Report every line in the listing that contains the string "data".

[BEGIN]

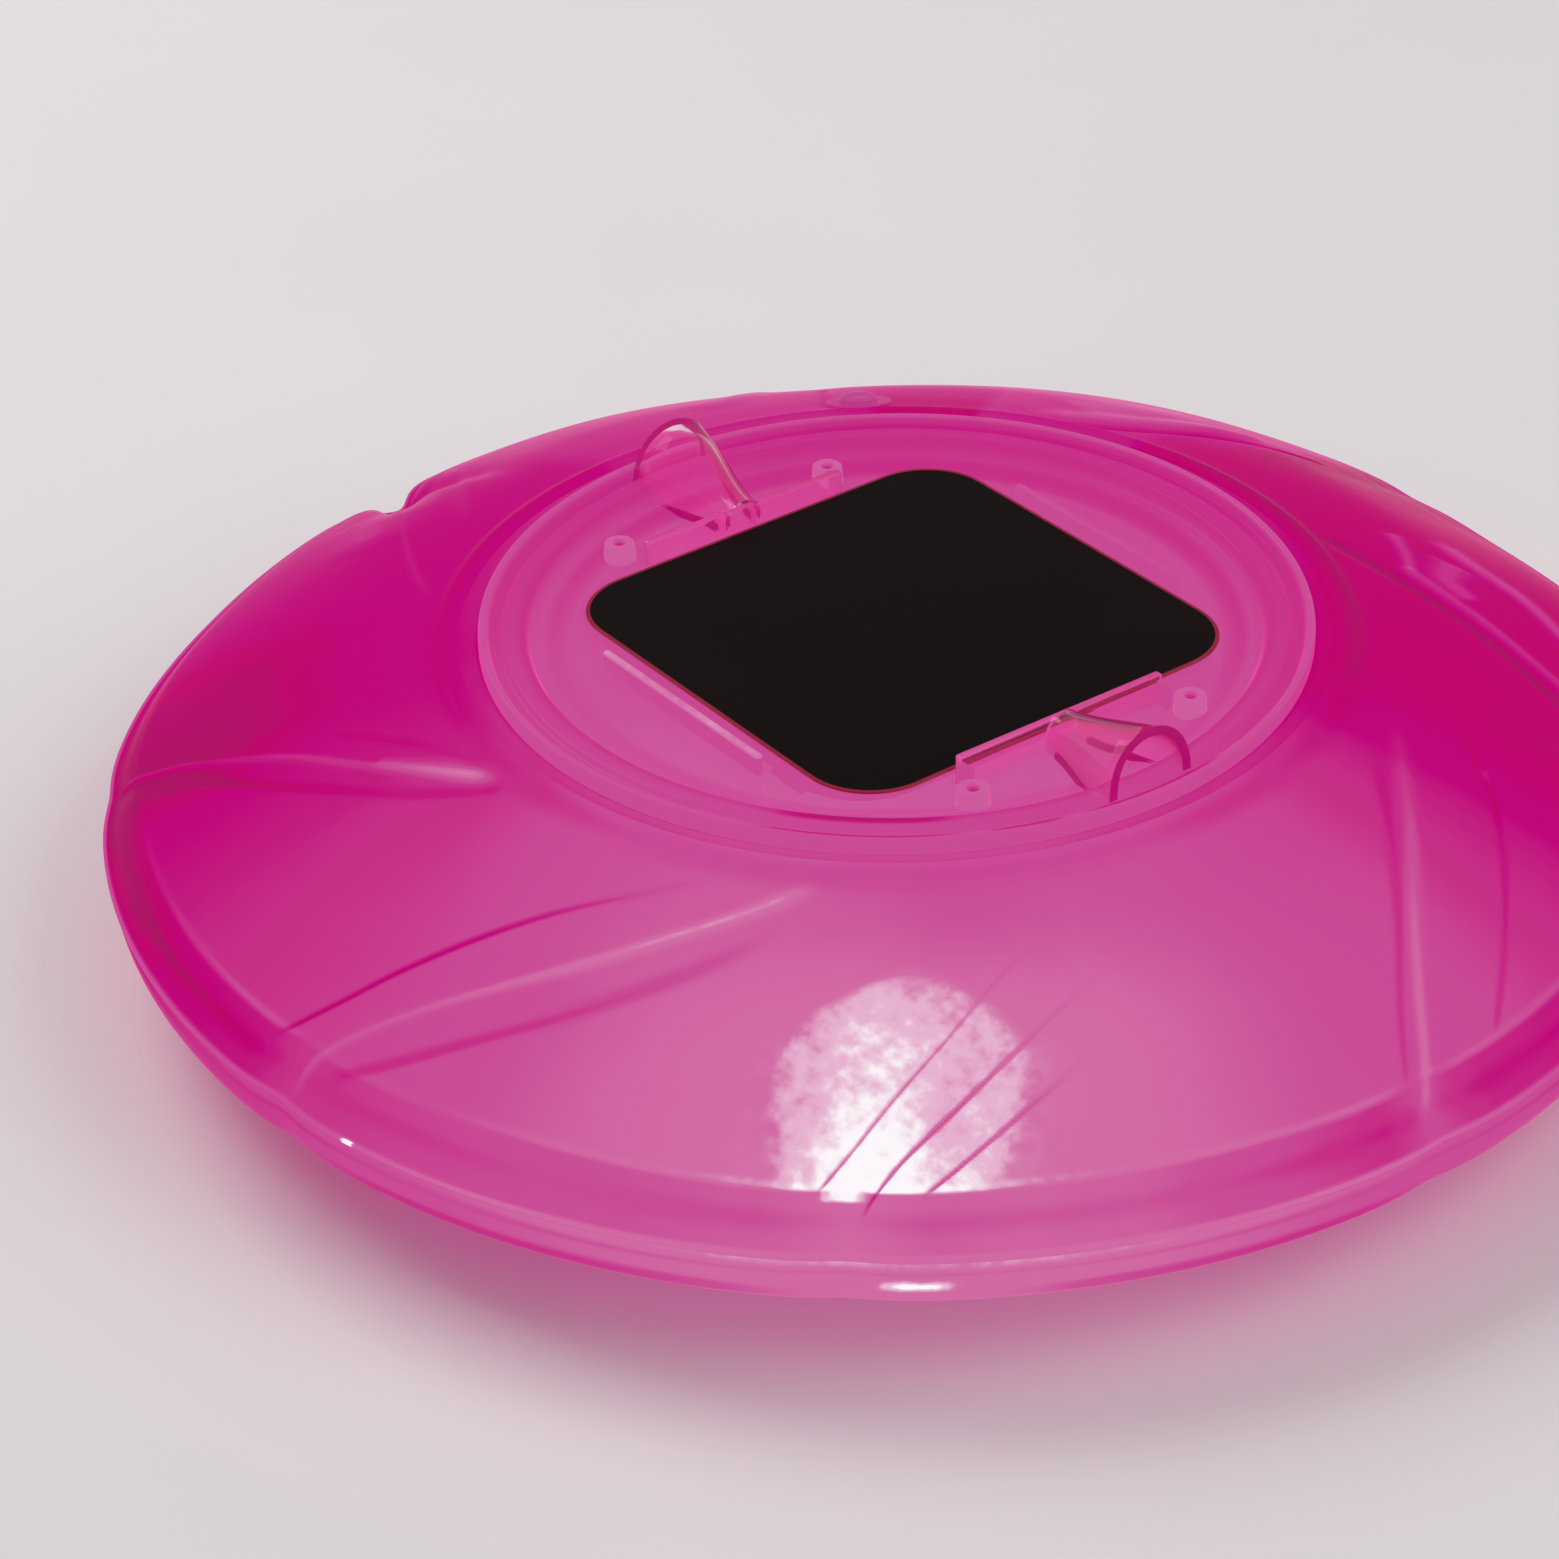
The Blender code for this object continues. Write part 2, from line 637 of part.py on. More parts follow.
def make_board():
    bore_r = 10.5 * MM
    board = turned(
        "led_board",
        lifted([
            (BOARD_R, BOARD_Z + BOARD_THICK),
            (BOARD_R, BOARD_Z),
            (bore_r, BOARD_Z),
            (bore_r, BOARD_Z + BOARD_THICK),
        ]),
        BOARD_GREEN,
        steps=36,
    )  # fmt: skip
    for at in standoff_places():
        hole = as_cutter(upright("board_hole", at, 1.2 * MM, -24 * MM, -12 * MM, sides=8))
        boolean(board, hole, "DIFFERENCE")
    top = BOARD_Z + BOARD_THICK + GAP
    for index in range(6):
        make_led(f"led_{index + 1}", math.radians(60 * index), top)
    chip_at = (-20 * MM, 9 * MM, SEAM_Z + top + 0.8 * MM)
    box("control_chip", chip_at, (5 * MM, 6 * MM, 1.6 * MM), CHIP_BLACK)
    upright("charge_inductor", (20 * MM, 8 * MM), 3 * MM, top, top + 4 * MM, CHIP_BLACK, 16)
    upright("storage_capacitor", (12 * MM, -20 * MM), 2.5 * MM, top, top + 7 * MM, WHITE, 16)


def make_led(name, angle, low):
    """Domed LED near the board's edge, leaning outwards."""
    dome = in_mm((0, 6.4), (1.4, 5.9), (2.3, 4.8), (2.5, 3.4), (2.5, 0.8), (2.9, 0.8), (2.9, 0), (0, 0))
    led = turned(name, dome, LED_CLEAR, closed=False, steps=12)
    lean = math.radians(25)
    seat = Vector((30.5 * MM, 0, SEAM_Z + low + 2.9 * MM * math.sin(lean)))
    led.matrix_world = (
        Matrix.Rotation(angle, 4, "Z") @ Matrix.Translation(seat) @ Matrix.Rotation(lean, 4, "Y")
    )


def make_switch():
    """Push button through the base, and the tact switch that it works."""
    x, y = BUTTON_AT
    cap = in_mm(
        (0, -28), (2, -28), (6.2, -28.4), (6.2, -29.6), (4.6, -29.6), (4.6, -30.7),
        (4.0, -31.3), (0, -31.3),
    )  # fmt: skip
    button = turned("power_button", lifted(cap), SOFT_CLEAR, closed=False, steps=20)
    button.location = (x, y, 0)
    body_low, body_high = BOARD_Z - 4.3 * MM, BOARD_Z - GAP
    body = box(
        "tact_switch",
        (x, y, SEAM_Z + (body_low + body_high) / 2),
        (6 * MM, 6 * MM, body_high - body_low),
        CHIP_BLACK,
    )
    well_low, well_high = body_low - 2 * MM, body_low + 2.6 * MM
    well = as_cutter(upright("plunger_well", BUTTON_AT, 1.9 * MM, well_low, well_high, sides=16))
    boolean(body, well, "DIFFERENCE")
    upright("switch_plunger", BUTTON_AT, 1.6 * MM, -27.7 * MM, body_low + 1.0 * MM, WHITE, 16)


def make_battery():
    """AAA cell upright in the tube, spring above it, contacts and screw-in cap below."""
    cell = in_mm(
        (0, 20.1), (4.9, 20.1), (5.25, 19.7), (5.25, -23.6), (4.9, -24), (1.9, -24),
        (1.9, -24.8), (0, -24.8),
    )  # fmt: skip
    turned("battery_cell", lifted(cell), CELL_GREEN, closed=False, steps=20)
    turns, per_turn, low, high = 3, 10, 20.9 * MM, 23.2 * MM
    count = turns * per_turn
    coil = []
    for i in range(count + 1):
        a = 2 * math.pi * i / per_turn
        radius = (4.8 - 2.2 * i / count) * MM
        z = SEAM_Z + high - (high - low) * i / count
        coil.append((radius * math.cos(a), radius * math.sin(a), z))
    wire("contact_spring", coil, 0.3 * MM, STEEL, sides=0)
    disc = in_mm((0, -25.1), (5.4, -25.1), (5.4, -25.5), (0, -25.5))
    turned("contact_disc", lifted(disc), BRASS, closed=False, steps=20)

    cap_section = in_mm(
        (0, -25.8), (5.8, -25.8), (5.8, -29.5), (12.6, -29.5), (12.7, -31.2), (12.2, -31.7), (0, -31.7)
    )
    cap = turned("battery_cap", lifted(cap_section), WHITE, closed=False, steps=32)
    slot = as_cutter(box("coin_slot", (0, 0, 0), (17 * MM, 2.2 * MM, 3 * MM), None))
    boolean(cap, slot, "DIFFERENCE")
    seal_route = ring_points(9.4 * MM, SEAM_Z - 28.55 * MM, 24)
    wire("cap_seal", seal_route, 0.7 * MM, RUBBER, cyclic=True)


def ring_points(radius, z, count):
    return [
        (radius * math.cos(2 * math.pi * i / count), radius * math.sin(2 * math.pi * i / count), z)
        for i in range(count)
    ]


def make_wires():
    """The panel's leads down to the board, and the battery's leads from the tube."""
    top = BOARD_Z + BOARD_THICK + GAP
    for name, at, land, mat in (
        ("panel_lead_red", panel_lead_holes()[0], (22, -24), WIRE_RED),
        ("panel_lead_black", panel_lead_holes()[1], (27, -20), WIRE_BLACK),
    ):
        x, y = at[0] / MM, at[1] / MM
        route = [
            (x, y, 33.0),
            (x, y, 29),
            (x - 1, y + 1, 20),
            ((x + land[0]) / 2 + 3, (y + land[1]) / 2 - 4, 2),
            (land[0], land[1], -8),
            (land[0], land[1], top / MM + 0.8),
        ]
        wire(name, smooth_route([lift_mm(p) for p in route], 3), 0.6 * MM, mat)


def lift_mm(point):
    x, y, z = point
    return (x * MM, y * MM, SEAM_Z + z * MM)


def build():
    make_float()
    make_collars()
    make_valve()
    make_cover()
    make_panel()
    make_bowl()
    make_fasteners()
    make_board()
    make_switch()
    make_battery()
    make_wires()
    for obj in PARTS.objects:
        shade(obj)


build()
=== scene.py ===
"""Looks of the floating solar pool light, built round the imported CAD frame.

Lengths are metres, or millimetres where a comment says so, and every height in mm is above
the float's welded seam. Angles round the light are degrees anticlockwise from +X, seen from
above. The float's films, the collar, the lamp's cover and the panel's face are remade here
in fine detail; the other CAD parts stay and get better materials.

Light shining through the PVC is a "glow" number on each point: 0 is deep magenta, 0.8 pink
and 1.3 white. The film's own gloss is almost off, so the highlights and the dark reflections
on it are painted as glow too. The rows of glow by angle or radius were taken from the photo.
"""

import json
import math

import bmesh
import bpy
import numpy as np
from mathutils import Matrix, Vector


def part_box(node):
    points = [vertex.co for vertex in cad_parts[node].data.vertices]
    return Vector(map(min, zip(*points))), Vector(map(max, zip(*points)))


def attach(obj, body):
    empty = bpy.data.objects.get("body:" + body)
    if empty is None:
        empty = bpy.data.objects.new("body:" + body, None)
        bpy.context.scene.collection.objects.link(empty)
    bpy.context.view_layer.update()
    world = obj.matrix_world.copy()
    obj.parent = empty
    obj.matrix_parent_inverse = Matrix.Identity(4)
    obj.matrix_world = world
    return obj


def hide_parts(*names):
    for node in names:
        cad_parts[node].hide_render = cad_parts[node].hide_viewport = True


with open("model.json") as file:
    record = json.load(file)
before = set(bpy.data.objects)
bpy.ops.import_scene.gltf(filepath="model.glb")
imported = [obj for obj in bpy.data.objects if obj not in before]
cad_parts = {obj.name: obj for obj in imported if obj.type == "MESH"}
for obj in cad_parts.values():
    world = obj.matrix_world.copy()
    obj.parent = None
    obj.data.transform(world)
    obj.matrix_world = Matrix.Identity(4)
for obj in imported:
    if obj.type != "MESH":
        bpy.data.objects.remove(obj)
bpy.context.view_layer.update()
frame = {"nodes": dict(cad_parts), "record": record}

MM = 0.001
NODES = frame["nodes"]

# Places read from the frame
UPPER_LOW, UPPER_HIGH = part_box("float_upper_film")
LOWER_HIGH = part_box("float_lower_film")[1]
BOARD_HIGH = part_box("panel_board")[1]
CLEAR_LOW, CLEAR_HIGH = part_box("panel_clear_layer")
SEAM_Z = (UPPER_LOW.z + LOWER_HIGH.z) / 2
RIM_R = UPPER_HIGH.y

# The camera stands where the photograph was taken from
VIEW_DISTANCE = 5.219 * RIM_R
VIEW_AROUND = 52.9
VIEW_ELEVATION = 32.54
VIEW_AIM = (-0.3, 1.63, -0.45)  # degrees of tilt, pan and roll away from the rim's centre
LENS_MM = 95.1

# Where the rim is pulled in: angle, how far (mm), half width (degrees)
PUCKERS = [
    (0, 0.9, 2.6), (44, 0.9, 3.0), (95, 1.0, 2.6), (151, 1.0, 2.4), (189.8, 7.6, 2.5),
    (238, 0.8, 3.0), (278, 1.2, 2.2), (319.5, 0.8, 2.2), (86, 4.6, 15), (212, 2.9, 19),
]  # fmt: skip
LOBE_ENDS = [0, 44, 95, 151, 189.8, 238, 278, 319.5]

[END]

■ **Response below**:
    points = [vertex.co for vertex in cad_parts[node].data.vertices]
    empty = bpy.data.objects.get("body:" + body)
        empty = bpy.data.objects.new("body:" + body, None)
before = set(bpy.data.objects)
imported = [obj for obj in bpy.data.objects if obj not in before]
    obj.data.transform(world)
        bpy.data.objects.remove(obj)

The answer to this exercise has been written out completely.